Yeah. You’re underwater and all you can do is wait. You’re forced to go with it. It’s one of those weird sort of pleasure and pain fetishes – I quite like getting drowned, smashed, knowing that I’ll come up if I just relax.
Relaxing in a situation like that seems easier said than done. How do you do it?
Do you know what? I don’t really have a plan; I just try to fall into it. Relaxation is the main thing, because the second you start freaking out you lose all your oxygen. I mean, you can’t fight it or stop it – no matter what you do or swim or kick or scream it’s gunna happen.
But it did take me a while to get to the point where I could slip into a relaxed mindset. Every person’s worst nightmare is getting caught inside – taking sets on the head. On my first trip to Hawaii I’d never even had something like an eight-footer on the heat, and that was my main thing – make sure I don’t cop it. I was so scared that I didn’t want to surf Waimea or Sunset, because I didn’t want to take a wave on the head, but then it happened and afterwards I thought, that wasn’t that bad. It’s the fear of the unknown.
I think it’s good to have big wipeout experiences because it gives you more confidence. You realise you can handle it. You take one of the head and you come up and you’re fine, and then you know that you can take an even bigger one, and then bigger and bigger and bigger.
So it doesn’t rattle you?
Um, no. I mean I respect the ocean and I respect the waves and I respect how powerful it is. Of course there is fear, because if you weren’t fearful you’d end up dead or drowned, but at the same time it’s more a respect – the fear is just control.
For those moments, you’re already there and that’s that. I’ve worked really hard to get myself in positions like these, surfing these huge waves, and I take every opportunity and want to do my best. It’s just a part of it.

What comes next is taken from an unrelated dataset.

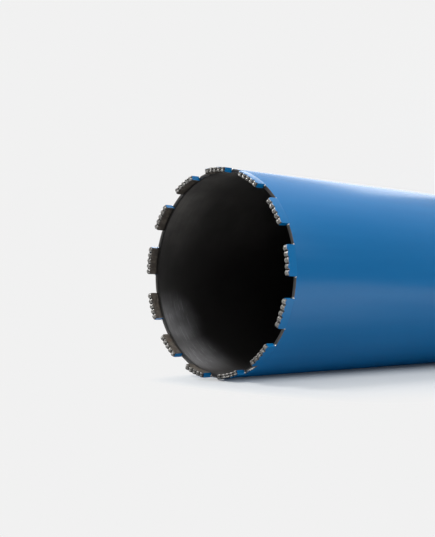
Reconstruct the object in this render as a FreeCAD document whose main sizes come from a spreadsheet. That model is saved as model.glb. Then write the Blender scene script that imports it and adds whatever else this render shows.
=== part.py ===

What about having kids, and a wife?
My wife is pretty mellow, and no matter what she’s always supportive. Of course she probably gets worried, but she trusts my instincts and my judgement and knows that I’m not reckless. The kids? They don’t know what’s going on. But I want to go home and see my kids and my wife as much as they want me to come home safe.
So, mentally it’s about relaxation, but physically… how do prepare?
I took a really, really good free diving course, and I can now hold my breath for about four-and-a-bit minutes now. The first day of training I thought we would be in the pool or something, but instead we sat in the classroom all day, breathing. Every single one of us doubled our record that day.
The guy who taught it showed us that it’s all about efficiency. If you’re not breathing efficiently, you could be the best athlete in the world but you’ll only work to half your potential. It calms your nerves, your heart rate, everything…
And that leads into preparation in the sea, when you’re out there – if you sit out in the lineup breathing efficiently and with your diaphragm open, taking in as much, as steadily, as you can, you’re prepared to be held down. If you’re stuck underwater, you’ll have loads of oxygen stored up your blood already. If you pass out you’re not gunna die. You’ll get washed to the beach before you run out of oxygen.
For blokes it’s making sure your chest is puffed out, your belly is flat and you’re using the entirety of your lungs. You breathe in for three seconds, out for 10 seconds. Your whole body is prepared before you even fall. You’re in the zone.
Now that you’re safe and back in England, do you have your sights set on any swells to chase?
I really want to get to Hawaii and try to surf Jaws, but we’ll see what happens. Ireland has a swell right now but I can’t go because I’ve got the kids while my wife is working, but there’ll always be more…
Well, we’re glad you made it out unscathed Cotty. Keep up the good work/radical charging.